What we learn from the Convention blogging:

Event blogging is different than normal, daily blogging. In normal blogging, you watch the world go by and pick and choose things you want to comment upon. There is material online to point to and react to. There are ideas that well up and you take the time to write about, but few people may be waiting for them. There are many, many bloggers. Some read other blogs and choose the posts they think others should read. Through popular gateway blogs like some of the well known political blogs, and tools like Blogdex, Daypop, and more, things bubble to the top.

Events are another thing entirely. The time is very condensed and the amount of information is concentrated. If you are “covering” the event, you have to look at it all and provide perspective to a reader who doesn’t see all of the context that you do.

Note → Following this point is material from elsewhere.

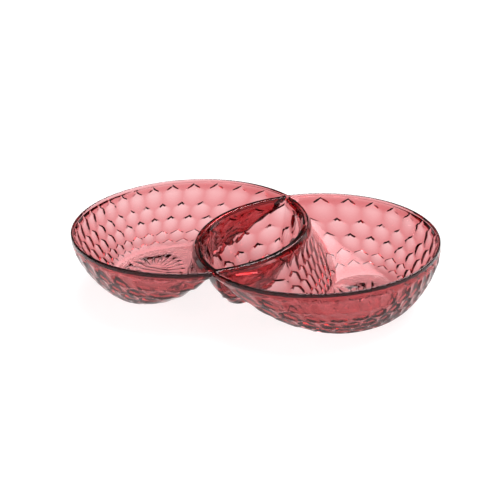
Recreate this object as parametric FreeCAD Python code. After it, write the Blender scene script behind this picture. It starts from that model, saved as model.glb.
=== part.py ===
import FreeCAD, Part
import math
import os

# Chip and dip server: one clear moulding of two equal round bowls whose rims overlap.
# The overlap is the dip cup and the two crescents beside it hold the chips.
# Origin: centre of the footprint on the table plane. +X runs along the long axis,
# +Z is up, and the two bowls stand at -X (left) and +X (right).

# ---- driving dimensions, mm ------------------------------------------------------------
RIM_RADIUS = 130.0            # outer radius of each round rim
BOWL_SPACING = 146.0          # distance between the two bowl axes
HEIGHT = 68.5                 # table to rim top
WALL = 3.2                    # moulded wall thickness
FLOOR = 3.6                   # thickness of the crescent floors
RIM_BAND = 4.6                # height of the solid band at the top
RIM_STEP = 1.0                # the band stands this far proud of the wall outside
RIDGE_WIDTH = 8.2             # width of the two divider ridges between the compartments
LIP_EASE = 1.0                # easing of the inner edges of the band
BAND_TOP_ROUND = 1.8          # rounding of the outer top edge of the band
BAND_LOW_ROUND = 0.8          # rounding of the outer lower edge of the band

# crescent bowls: outside wall
FOOT_RADIUS = 77.0            # radius of the outer wall where it turns into the floor
FOOT_SHIFT = 17.5             # the floor circle stands this far outboard of the rim circle
SHIFT_POWER = 0.68
WALL_POWER = 1.2              # exponents of the wall curve, rim to floor
WALL_ROUND = 1.27

# crescent bowls: flank under the divider
FLANK_RADIUS = 160.0          # radius of the flank at the floor, about the other bowl
FLANK_SHIFT = 6.5
FLANK_POWER = 1.6

# crescent bowls: rounding of the two horns, at the rim and extra at the floor
HORN_ROUND_TOP = 0.8
HORN_ROUND_FLOOR = 34.0
HORN_POWER = 1.26

# dip cup
CUP_FOOT_RADIUS = 88.0        # both arcs of the cup, at its floor
CUP_BASE = 2.7                # underside of the cup stands this far above the table
CUP_FLOOR = 3.4
CUP_POWER = 1.65
CUP_ROUND = 1.085
CUP_TIP_TOP = 0.8
CUP_TIP_FLOOR = 3.0

LEVELS = 11                   # number of sections in each lofted surface
HALF = BOWL_SPACING / 2.0
BAND_FLOOR = HEIGHT - RIM_BAND


def level_fractions():
    """Depth fractions from rim to floor, closer together where the wall turns in."""
    steps = []
    for i in range(LEVELS):
        steps.append(math.sin(0.5 * math.pi * i / (LEVELS - 1)))
    return steps


def wall_curve(u, top, foot, power, rounding):
    """Radius of a wall at depth fraction u, from top radius to foot radius."""
    rest = max(0.0, 1.0 - u ** power)
    return foot + (top - foot) * rest ** (1.0 / rounding)


def arc_through(centre, radius, start, end, z):
    """Arc from angle start to angle end about centre, at height z."""
    points = []
    for angle in (start, 0.5 * (start + end), end):
        x = centre[0] + radius * math.cos(angle)
        y = centre[1] + radius * math.sin(angle)
        points.append(FreeCAD.Vector(x, y, z))
    return Part.Arc(points[0], points[1], points[2]).toShape()


def crescent_wire(outer_x, outer_r, inner_x, inner_r, horn, z):
    """Closed outline inside the outer circle and outside the inner one, horns rounded."""
    gap = inner_x - outer_x
    ra = outer_r - horn
    rb = inner_r + horn
    along = (ra * ra - rb * rb + gap * gap) / (2.0 * gap)
    hx = outer_x + along
    hy = math.sqrt(ra * ra - along * along)
    on_outer = math.atan2(hy, hx - outer_x)
    on_inner = math.atan2(hy, hx - inner_x)
    low = (hx, -hy)
    high = (hx, hy)
    left = (outer_x, 0.0)
    right = (inner_x, 0.0)
    edges = []
    edges.append(arc_through(left, outer_r, on_outer, math.pi, z))
    edges.append(arc_through(left, outer_r, math.pi, 2.0 * math.pi - on_outer, z))
    edges.append(arc_through(low, horn, -on_outer, math.pi - on_inner, z))
    edges.append(arc_through(right, inner_r, 2.0 * math.pi - on_inner, math.pi, z))
    edges.append(arc_through(right, inner_r, math.pi, on_inner, z))
    edges.append(arc_through(high, horn, on_inner - math.pi, on_outer, z))
    return Part.Wire(edges)


def lens_wire(radius, tip, z):
    """Closed outline inside both circles, with its two tips rounded."""
    ra = radius - tip
    hy = math.sqrt(ra * ra - HALF * HALF)
    turn = math.atan2(hy, HALF)
    left = (-HALF, 0.0)
    right = (HALF, 0.0)
    edges = []
    edges.append(arc_through(left, radius, -turn, 0.0, z))
    edges.append(arc_through(left, radius, 0.0, turn, z))
    edges.append(arc_through((0.0, hy), tip, turn, math.pi - turn, z))
    edges.append(arc_through(right, radius, math.pi - turn, math.pi, z))
    edges.append(arc_through(right, radius, math.pi, math.pi + turn, z))
    edges.append(arc_through((0.0, -hy), tip, math.pi + turn, 2.0 * math.pi - turn, z))
    return Part.Wire(edges)


def crescent_section(u, z, grow):
    """Section of the left bowl at depth fraction u; grow moves it outward by a skin."""
    cavity_top = RIM_RADIUS - RIM_STEP - WALL
    foot = FOOT_RADIUS - WALL
    outer_r = wall_curve(u, cavity_top, foot, WALL_POWER, WALL_ROUND) + grow
    inner_r = RIM_RADIUS + (FLANK_RADIUS + WALL - RIM_RADIUS) * u ** FLANK_POWER - grow
    horn = HORN_ROUND_TOP + HORN_ROUND_FLOOR * u ** HORN_POWER + grow
    outer_x = -HALF - FOOT_SHIFT * u ** SHIFT_POWER
    inner_x = HALF + FLANK_SHIFT * u
    return crescent_wire(outer_x, outer_r, inner_x, inner_r, horn, z)


def lens_section(u, z, grow):
    """Section of the dip cup at depth fraction u; grow moves it outward by a skin."""
    top = RIM_RADIUS - RIDGE_WIDTH
    foot = CUP_FOOT_RADIUS - WALL
    radius = wall_curve(u, top, foot, CUP_POWER, CUP_ROUND) + grow
    tip = CUP_TIP_TOP + CUP_TIP_FLOOR * u + grow
    return lens_wire(radius, tip, z)


def lofted(section, z_top, z_low, grow):
    """Solid lofted through sections from z_top down to z_low."""
    wires = []
    for u in level_fractions():
        wires.append(section(u, z_top + (z_low - z_top) * u, grow))
    return Part.makeLoft(wires, True, False, False, 5)


def lip(section, grow_top):
    """Short flared prism that eases the inner edge of the band at the top."""
    low = section(0.0, HEIGHT - LIP_EASE, 0.0)
    high = section(0.0, HEIGHT + 0.2, grow_top)
    return Part.makeLoft([low, high], True, True)


def slab(z_low, z_high):
    """Wide plate between two heights, for parting the moulding into regions."""
    base = FreeCAD.Vector(-300.0, -200.0, z_low)
    return Part.makeBox(600.0, 400.0, z_high - z_low, base)


def rim_disc(x):
    """Solid disc under one round rim, with its outer top edge rounded."""
    axis = FreeCAD.Vector(0.0, 0.0, 1.0)
    base = FreeCAD.Vector(x, 0.0, BAND_FLOOR)
    disc = Part.makeCylinder(RIM_RADIUS, RIM_BAND, base, axis)
    top = []
    for edge in disc.Edges:
        if edge.Closed and edge.CenterOfMass.z > HEIGHT - 0.1:
            top.append(edge)
    return disc.makeFillet(BAND_TOP_ROUND, top[:1])


def rounded_below(disc):
    """The same disc with its outer lower edge rounded, where the band stands proud."""
    low = []
    for edge in disc.Edges:
        if edge.Closed and edge.CenterOfMass.z < BAND_FLOOR + 0.1:
            low.append(edge)
    return disc.makeFillet(BAND_LOW_ROUND, low[:1])


def mirrored(shape):
    """The same shape on the other side of the plane x = 0."""
    return shape.mirror(FreeCAD.Vector(0, 0, 0), FreeCAD.Vector(1, 0, 0))


def biggest_solid(shape):
    """The one solid of a boolean result."""
    solids = sorted(shape.Solids, key=lambda s: -s.Volume)
    return solids[0]


def build_nodes():
    """All regions of the moulding, by node name."""
    # crescent bowl on the left: skin outside, hollow inside
    outer = lofted(crescent_section, BAND_FLOOR, 0.0, WALL)
    hollow = lofted(crescent_section, HEIGHT + 0.2, FLOOR, 0.0)
    eased = lip(crescent_section, LIP_EASE * 1.2)
    shell = outer.cut(hollow)
    left_floor = biggest_solid(shell.common(slab(-1.0, FLOOR)))
    left_wall = biggest_solid(shell.common(slab(FLOOR, BAND_FLOOR)))

    # dip cup in the middle
    cup_outer = lofted(lens_section, BAND_FLOOR, CUP_BASE, WALL)
    cup_hollow = lofted(lens_section, HEIGHT + 0.2, CUP_BASE + CUP_FLOOR, 0.0)
    cup_eased = lip(lens_section, LIP_EASE * 1.2)
    cup_shell = cup_outer.cut(cup_hollow)
    cup_floor = biggest_solid(cup_shell.common(slab(-1.0, CUP_BASE + CUP_FLOOR)))
    cup_wall = biggest_solid(cup_shell.common(slab(CUP_BASE + CUP_FLOOR, BAND_FLOOR)))

    # top band: two discs less the three openings. The rim of the right bowl, where it
    # runs inside the left one, is the left divider ridge.
    left_disc = rounded_below(rim_disc(-HALF))
    right_disc = rim_disc(HALF)
    up = FreeCAD.Vector(0.0, 0.0, 1.0)
    reach = FreeCAD.Vector(HALF, 0.0, BAND_FLOOR - 1.0)
    right_round = Part.makeCylinder(RIM_RADIUS, RIM_BAND + 2.0, reach, up)
    left_rim = biggest_solid(left_disc.cut(right_round).cut(hollow).cut(eased))
    corner = FreeCAD.Vector(-300.0, -200.0, 0.0)
    left_half = Part.makeBox(300.0, 400.0, 100.0, corner)
    segment = right_disc.common(left_half)
    left_ridge = biggest_solid(segment.cut(cup_hollow).cut(cup_eased))

    nodes = {}
    nodes["left_bowl_wall"] = left_wall
    nodes["left_bowl_floor"] = left_floor
    nodes["left_rim"] = left_rim
    nodes["left_divider_ridge"] = left_ridge
    nodes["dip_cup_wall"] = cup_wall
    nodes["dip_cup_floor"] = cup_floor
    for name in ("bowl_wall", "bowl_floor", "rim", "divider_ridge"):
        nodes["right_" + name] = mirrored(nodes["left_" + name])
    return nodes


os.makedirs("parts", exist_ok=True)
for node_name, node_shape in build_nodes().items():
    node_shape.exportStep("parts/" + node_name + ".step")
    box = node_shape.BoundBox
    print(node_name, node_shape.isValid(), len(node_shape.Solids), round(node_shape.Volume))
    print("   ", [round(v, 2) for v in (box.XMin, box.XMax, box.YMin, box.YMax, box.ZMin, box.ZMax)])
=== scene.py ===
import math
import bpy
import numpy as np
from mathutils import Matrix, Vector


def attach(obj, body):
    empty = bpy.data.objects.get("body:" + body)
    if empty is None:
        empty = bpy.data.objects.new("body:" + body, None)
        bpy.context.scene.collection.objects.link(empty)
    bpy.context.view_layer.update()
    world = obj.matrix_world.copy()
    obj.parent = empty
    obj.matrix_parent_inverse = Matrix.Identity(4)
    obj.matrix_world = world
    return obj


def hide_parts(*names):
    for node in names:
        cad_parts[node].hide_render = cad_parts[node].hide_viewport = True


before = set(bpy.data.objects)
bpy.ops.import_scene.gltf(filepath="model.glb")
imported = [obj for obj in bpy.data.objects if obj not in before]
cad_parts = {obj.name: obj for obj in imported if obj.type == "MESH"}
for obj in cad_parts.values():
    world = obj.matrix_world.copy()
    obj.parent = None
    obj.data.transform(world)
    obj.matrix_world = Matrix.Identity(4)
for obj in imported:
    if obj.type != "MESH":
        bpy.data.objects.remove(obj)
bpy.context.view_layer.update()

# Chip and dip server: one clear rose moulding of two round bowls whose rims overlap. The overlap
# is the dip cup. The outside of every wall is cut with staggered rows of scoops and the inside
# is smooth. Lengths are millimetres in the row frame, except for the floor and the camera.

MM = 0.001                      # metres in a millimetre

# ---- size and section of the moulding ---------------------------------------------------
RIM_RADIUS = 130.0
HALF = 73.0
HEIGHT = 68.5
WALL = 3.2
FLOOR = 3.6
RIM_BAND = 4.6
RIM_STEP = 1.0
RIDGE_WIDTH = 8.2
LIP_ROUND = 0.7
BAND_TOP_ROUND = 1.6
BAND_LOW_ROUND = 0.6
BAND_FLOOR = HEIGHT - RIM_BAND
BOWL_FLARE = 3.2                # the inside of the band leans out by this much, foot to top
CUP_FLARE = 1.8
FLARE_FOOT = HEIGHT - 5.3
FLARE_FADE = 9.0                # below it the wall thins back to its own section over this depth

FOOT_RADIUS = 77.0
FOOT_SHIFT = 17.5
SHIFT_POWER = 0.68
WALL_POWER = 1.2
WALL_ROUND = 1.27
FLANK_RADIUS = 160.0
FLANK_SHIFT = 6.5
FLANK_POWER = 1.6
HORN_ROUND_TOP = 0.8
HORN_ROUND_FLOOR = 34.0
HORN_POWER = 1.26

CUP_FOOT_RADIUS = 88.0
CUP_BASE = 2.7
CUP_FLOOR = 3.4
CUP_POWER = 1.65
CUP_ROUND = 1.085
CUP_TIP_TOP = 0.8
CUP_TIP_FLOOR = 3.0

# ---- reach of the overlapping forms that are joined and cut ------------------------------
SKIN_REACH = 1.6                # the outside skins go this far up into the band
DEPTH_ABOVE = 0.2               # the hollows' depth is measured from this far above the rim
CUTTER_ABOVE = 1.5              # the hollows' forms end this far above the rim

# ---- scoops -----------------------------------------------------------------------------
BOWL_CELLS = 30                 # columns of scoops round a bowl, at equal angles about BOWL_CENTRE
BOWL_CENTRE = -122.0
HORN_FROM = 34.0                # between these angles the columns are eased round the horn
HORN_TO = 50.0
HORN_CELL = 3.5                 # column in the middle of a horn
SLOPE_LIMIT = 2.5               # the eased stretch starts and ends no steeper than this times its mean
SLOPE_STEPS = 8                 # samples over which those slopes are taken
TABLE_STEPS = 720               # steps of angle in a column table, over half the section
OUTSIDE_FROM = 1.5              # sections grown by more than this use the outside's column table
CUP_CELLS = 3                   # scoops on a quarter of the cup
DEPTHS = np.linspace(0.0, 1.0, 61)
BOWL_ROWS = (6.0, 29.0, 46.0, 64.0, 76.0)     # apex of each row, down the wall from the rim top
BOWL_ROW_END = 85.0             # lowest edge of the last row
CUP_ROWS = (6.0, 28.0, 45.0, 60.0)
CUP_ROW_END = 70.0
PEAK_DROP = (7.5, 6.5, 6.0, 5.0, 4.5)         # how far the two upper edges of a scoop fall
PEAK_POWER = 0.8                # below 1 the edges are steeper near the peak
SCOOP_DEPTH = (2.0, 2.1, 2.2, 2.2, 1.8)
STEP_WIDTH = (2.0, 3.0, 3.0, 1.3, 1.3)        # width of the steep step along the upper edges
STEP_SHARE = 0.3                # the step takes up no more than this share of a scoop's height
FADE_POWER = 1.6                # how the depth runs out towards a scoop's lower end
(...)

The event marches on and won’t stop for you to take time for thinking and writing. Picking and choosing is harder — if you stop to blog, you might miss the keystone piece of what’s going on.

Good stuff. I know I usually have a hard time just keeping up with voice- and e-mail while at a meeting like this, let alone trying to write something coherent.

ASAE Dips Toe Into Blogging Water

The American Society of Association Executives is launching an event blog for their annual meeting in Minneapolis next week. (Not much to see yet.) I’ve been asked to make a small contribution to it during the meeting which I’ll post a pointer to when it goes up. I’m excited that ASAE is experimenting with blogs. Given the sub-domain they have setup it looks like they may have several in the works.

I’ll post here a few times from the meeting as well. Jeff De Cagna sounds like he will be blogging the meeting too. Anyone else?

Update: Mickie Rops will also be blogging from Minneapolis. I created an ASAE Minneapolis blogs wiki page to track all these sites with. Feel free to add to it if you know of others who plan to blog from the meeting.